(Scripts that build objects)
** BEGIN **

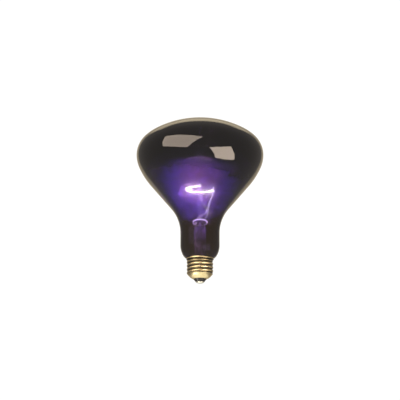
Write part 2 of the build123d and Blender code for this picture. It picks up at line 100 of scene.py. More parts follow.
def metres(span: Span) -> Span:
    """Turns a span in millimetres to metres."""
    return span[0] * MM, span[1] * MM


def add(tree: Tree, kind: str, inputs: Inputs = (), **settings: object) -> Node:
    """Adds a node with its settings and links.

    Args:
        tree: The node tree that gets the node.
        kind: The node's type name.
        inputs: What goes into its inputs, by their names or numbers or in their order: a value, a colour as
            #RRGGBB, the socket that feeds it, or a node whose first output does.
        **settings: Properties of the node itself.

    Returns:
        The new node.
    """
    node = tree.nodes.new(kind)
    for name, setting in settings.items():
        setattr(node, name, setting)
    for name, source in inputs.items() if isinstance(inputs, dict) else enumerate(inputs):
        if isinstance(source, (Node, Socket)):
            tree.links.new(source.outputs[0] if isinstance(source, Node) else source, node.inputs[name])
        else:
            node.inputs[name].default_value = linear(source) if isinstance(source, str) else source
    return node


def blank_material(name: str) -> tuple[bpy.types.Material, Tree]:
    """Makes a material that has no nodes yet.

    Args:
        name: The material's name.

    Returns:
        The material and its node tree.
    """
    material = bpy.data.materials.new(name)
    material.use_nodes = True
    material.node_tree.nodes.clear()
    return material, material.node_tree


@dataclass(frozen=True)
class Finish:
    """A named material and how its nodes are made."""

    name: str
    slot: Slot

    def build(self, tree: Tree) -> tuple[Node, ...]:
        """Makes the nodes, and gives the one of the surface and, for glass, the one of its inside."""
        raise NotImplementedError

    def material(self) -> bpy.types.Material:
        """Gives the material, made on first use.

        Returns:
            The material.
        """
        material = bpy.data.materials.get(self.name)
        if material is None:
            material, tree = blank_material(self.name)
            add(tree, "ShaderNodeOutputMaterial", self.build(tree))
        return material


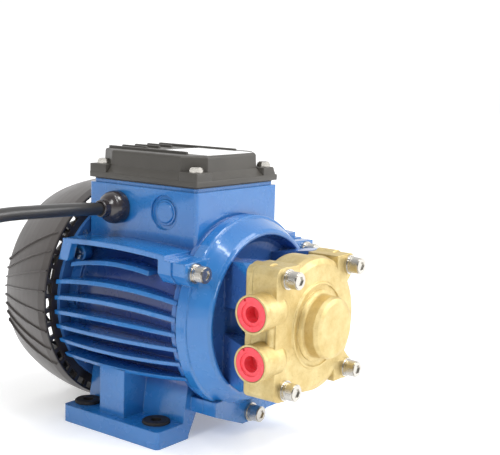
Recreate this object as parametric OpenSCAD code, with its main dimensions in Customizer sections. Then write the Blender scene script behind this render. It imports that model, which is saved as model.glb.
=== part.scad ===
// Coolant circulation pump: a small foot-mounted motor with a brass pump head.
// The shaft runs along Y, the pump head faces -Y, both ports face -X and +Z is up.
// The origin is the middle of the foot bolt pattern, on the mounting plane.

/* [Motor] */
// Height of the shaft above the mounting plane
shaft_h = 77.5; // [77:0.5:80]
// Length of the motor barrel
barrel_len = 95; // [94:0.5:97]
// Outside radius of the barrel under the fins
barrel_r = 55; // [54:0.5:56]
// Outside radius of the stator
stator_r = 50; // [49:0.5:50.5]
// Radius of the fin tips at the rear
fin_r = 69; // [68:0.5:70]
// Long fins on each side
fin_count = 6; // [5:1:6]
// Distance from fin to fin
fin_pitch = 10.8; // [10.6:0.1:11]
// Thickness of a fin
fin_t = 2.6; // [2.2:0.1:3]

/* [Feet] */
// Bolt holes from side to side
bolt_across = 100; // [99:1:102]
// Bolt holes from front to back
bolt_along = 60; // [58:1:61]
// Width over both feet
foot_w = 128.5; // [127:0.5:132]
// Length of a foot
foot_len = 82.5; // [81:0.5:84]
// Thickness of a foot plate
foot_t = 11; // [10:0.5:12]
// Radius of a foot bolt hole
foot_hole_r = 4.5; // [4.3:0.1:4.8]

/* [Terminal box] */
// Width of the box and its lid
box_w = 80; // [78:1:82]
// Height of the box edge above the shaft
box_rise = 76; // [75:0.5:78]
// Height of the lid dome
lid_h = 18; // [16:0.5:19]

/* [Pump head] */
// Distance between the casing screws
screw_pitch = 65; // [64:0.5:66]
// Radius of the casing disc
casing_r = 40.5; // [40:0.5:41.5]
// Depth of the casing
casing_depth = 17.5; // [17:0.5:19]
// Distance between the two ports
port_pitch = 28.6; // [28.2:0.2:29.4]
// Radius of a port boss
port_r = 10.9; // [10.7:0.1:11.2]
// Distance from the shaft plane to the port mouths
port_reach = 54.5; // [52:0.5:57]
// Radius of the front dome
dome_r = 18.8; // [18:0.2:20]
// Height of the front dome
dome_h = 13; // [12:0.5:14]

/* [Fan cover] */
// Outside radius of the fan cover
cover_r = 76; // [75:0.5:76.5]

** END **

* **TASK GOAL**
Transcribe precisely the lines between the one that contains "Recreate this object" and the one that contains "the mounting plane.", counting those two lines as part of the range.

* **FINAL RESULT**
Recreate this object as parametric OpenSCAD code, with its main dimensions in Customizer sections. Then write the Blender scene script behind this render. It imports that model, which is saved as model.glb.
=== part.scad ===
// Coolant circulation pump: a small foot-mounted motor with a brass pump head.
// The shaft runs along Y, the pump head faces -Y, both ports face -X and +Z is up.
// The origin is the middle of the foot bolt pattern, on the mounting plane.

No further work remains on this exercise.